Give again, word for word, each line from the top of the listing through the line that holds "swells and hairlines.".

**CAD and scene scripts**
● ● ● ● ●

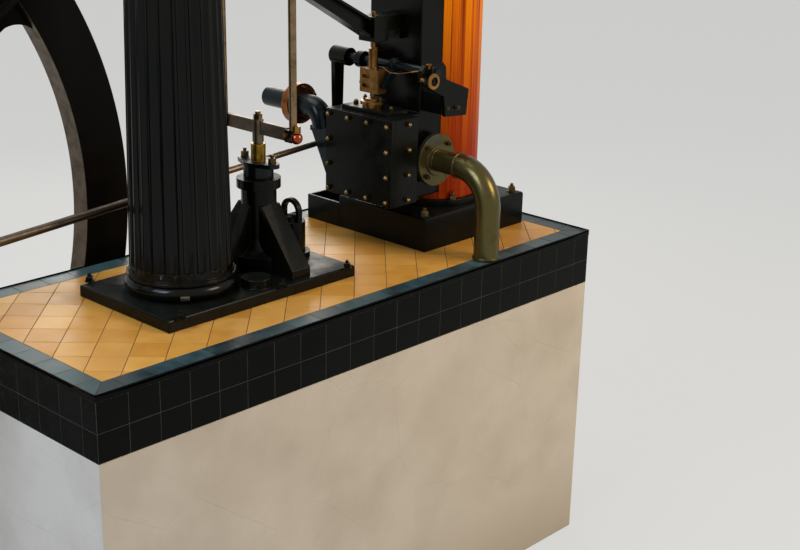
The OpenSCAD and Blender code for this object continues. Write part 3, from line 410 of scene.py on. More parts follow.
@dataclass(frozen=True)
class Mortar(Finish):
    """Lime or cement mortar: matt and sandy, with dirt in it."""

    clean: str = "#7d7a70"
    dirty: str = "#4b483f"
    grit: float = 700.0

    def surface(self, add: NodeAdder, at: Socket) -> bpy.types.Node:
        """Sandy mortar between two tones.

        Args:
            add: Adds a node to the material.
            at: The object coordinates, in metres.

        Returns:
            The shader node that goes to the output.
        """
        # Dirt lies in clouds of about 170 mm, over grains of sand of about 1.5 mm
        dirt = add("TexNoise", {"Vector": at, "Scale": 6.0, "Detail": 6.0})
        colour = add("ValToRGB", {0: dirt}, ramp=((0.35, self.dirty), (0.65, self.clean)))
        sand = add("TexNoise", {"Vector": at, "Scale": self.grit, "Detail": 2.0})
        bump = add("Bump", {"Height": sand, "Strength": 0.4, "Distance": 0.6 * MM})
        return add("BsdfPrincipled", {"Base Color": colour, "Roughness": 0.9, "Normal": bump})


@dataclass(frozen=True)
class LimePlaster(Finish):
    """Old limewashed plaster: matt, off-white, with trowel swells, hairlines and damp near the ground."""

    wash: str = "#cdc7ba"
    stain: str = "#bfb8aa"
    damp: str = "#a79e8e"
    damp_height: float = 0.4

    def surface(self, add: NodeAdder, at: Socket) -> bpy.types.Node:
        """Limewash with stains, swells and hairlines.

        Args:
            add: Adds a node to the material.
            at: The object coordinates, in metres.

        Returns:
            The shader node that goes to the output.
        """
        # Coats of wash overlap in clouds of about 450 mm
        clouds = add("TexNoise", {"Vector": at, "Scale": 2.2, "Detail": 8.0, "Roughness": 0.6})
        colour = add("ValToRGB", {0: clouds}, ramp=((0.34, self.stain), (0.62, self.wash)))
        height = add("SeparateXYZ", {0: at})
        rise = add("Math", {0: clouds, 1: -0.7, 2: height.outputs["Z"]}, operation="MULTIPLY_ADD")
        wet = add("MapRange", {0: rise, 1: self.damp_height - 0.35, 2: -0.45, 3: 0.0, 4: 0.6})
        damped = add("Mix", {"Factor": wet, COLOUR_A: colour, COLOUR_B: srgb(self.damp)}, data_type="RGBA")
        # The trowel leaves swells of about 140 mm in sand of about 3 mm
        trowel = add("TexNoise", {"Vector": at, "Scale": 7.0, "Detail": 3.0})
        sand = add("TexNoise", {"Vector": at, "Scale": 300.0, "Detail": 3.0})
        # Hairlines follow the edges of plates about 0.5 m across
        crack = add("TexVoronoi", {"Vector": at, "Scale": 2.1}, feature="DISTANCE_TO_EDGE")
        line = add("MapRange", {0: crack.outputs["Distance"], 1: 0.0, 2: 0.004, 3: -0.8, 4: 0.0})
        swell = add("Math", {0: sand, 1: 0.12, 2: trowel}, operation="MULTIPLY_ADD")
        relief = add("Math", {0: swell, 1: line}, operation="ADD")
        bump = add("Bump", {"Height": relief, "Strength": 0.5, "Distance": 3.0 * MM})
        return add("BsdfPrincipled", {"Base Color": damped, "Roughness": 0.88, "Normal": bump})


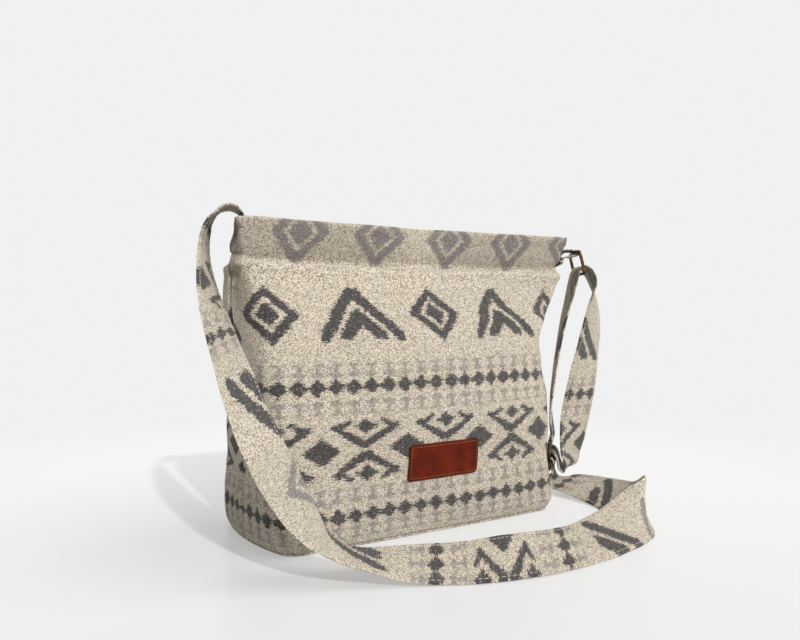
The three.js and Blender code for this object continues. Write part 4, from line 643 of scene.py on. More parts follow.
def level(q):
    x, y = LEVELS[:, 0], LEVELS[:, 1:]
    h = np.diff(x)
    d = np.diff(y, axis=0) / h[:, None]
    m = np.zeros_like(y)
    m[0], m[-1] = d[0], d[-1]
    a, b = d[:-1], d[1:]
    su = a + b
    m[1:-1] = np.where(a * b > 0, 2 * a * b / np.where(su == 0, 1, su), 0)
    q = np.clip(q, x[0], x[-1])
    i = np.clip(np.searchsorted(x, q, side="right") - 1, 0, len(x) - 2)
    t, H = ((q - x[i]) / h[i])[:, None], h[i][:, None]
    return (2 * t ** 3 - 3 * t ** 2 + 1) * y[i] + (t ** 3 - 2 * t ** 2 + t) * H * m[i] + (-2 * t ** 3 + 3 * t ** 2) * y[i + 1] + (t ** 3 - t ** 2) * H * m[i + 1]


def outlines(z):
    c = level(np.asarray(z, float))
    P = [c[:, 0:2], c[:, 2:4], c[:, 4:6], c[:, 6:8]]

    def side(a, b, n, bulge):
        t = (np.arange(n) / n)[None, :, None]
        d = (b - a)[:, None, :]
        L = np.linalg.norm(d, axis=2, keepdims=True)
        nrm = np.stack([d[..., 1], -d[..., 0]], -1) / L
        return a[:, None, :] + d * t + nrm * (bulge[:, None, None] * np.sin(np.pi * t))

    al = np.concatenate([side(P[0], P[1], NF, c[:, 8]), side(P[1], P[2], NS, c[:, 9]), side(P[2], P[3], NF, c[:, 10]), side(P[3], P[0], NS, c[:, 11])], 1)
    k = np.arange(-18, 19)
    w = np.exp(-0.5 * (k / 6) ** 2)
    w /= w.sum()
    sm = sum(np.roll(al, -kk, axis=1) * ww for kk, ww in zip(k, w))
    return np.roll(sm, -(NALL - NS // 2), axis=1)


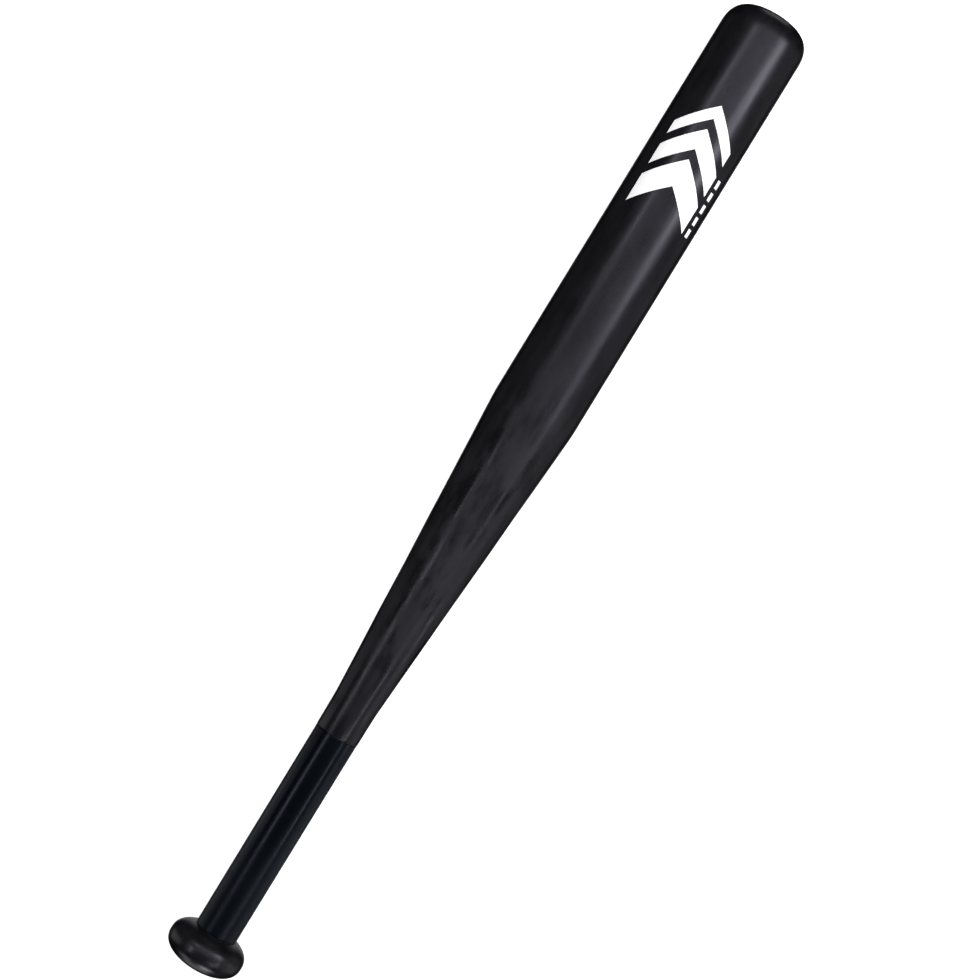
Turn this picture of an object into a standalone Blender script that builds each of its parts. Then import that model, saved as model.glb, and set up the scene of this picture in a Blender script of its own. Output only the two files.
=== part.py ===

● ● ● ● ●

**Complete response**
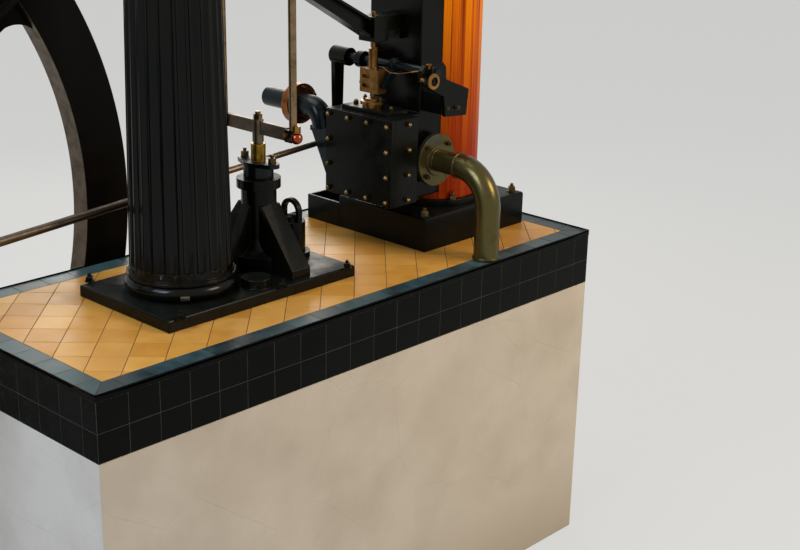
The OpenSCAD and Blender code for this object continues. Write part 3, from line 410 of scene.py on. More parts follow.
@dataclass(frozen=True)
class Mortar(Finish):
    """Lime or cement mortar: matt and sandy, with dirt in it."""

    clean: str = "#7d7a70"
    dirty: str = "#4b483f"
    grit: float = 700.0

    def surface(self, add: NodeAdder, at: Socket) -> bpy.types.Node:
        """Sandy mortar between two tones.

        Args:
            add: Adds a node to the material.
            at: The object coordinates, in metres.

        Returns:
            The shader node that goes to the output.
        """
        # Dirt lies in clouds of about 170 mm, over grains of sand of about 1.5 mm
        dirt = add("TexNoise", {"Vector": at, "Scale": 6.0, "Detail": 6.0})
        colour = add("ValToRGB", {0: dirt}, ramp=((0.35, self.dirty), (0.65, self.clean)))
        sand = add("TexNoise", {"Vector": at, "Scale": self.grit, "Detail": 2.0})
        bump = add("Bump", {"Height": sand, "Strength": 0.4, "Distance": 0.6 * MM})
        return add("BsdfPrincipled", {"Base Color": colour, "Roughness": 0.9, "Normal": bump})


@dataclass(frozen=True)
class LimePlaster(Finish):
    """Old limewashed plaster: matt, off-white, with trowel swells, hairlines and damp near the ground."""

    wash: str = "#cdc7ba"
    stain: str = "#bfb8aa"
    damp: str = "#a79e8e"
    damp_height: float = 0.4

    def surface(self, add: NodeAdder, at: Socket) -> bpy.types.Node:
        """Limewash with stains, swells and hairlines.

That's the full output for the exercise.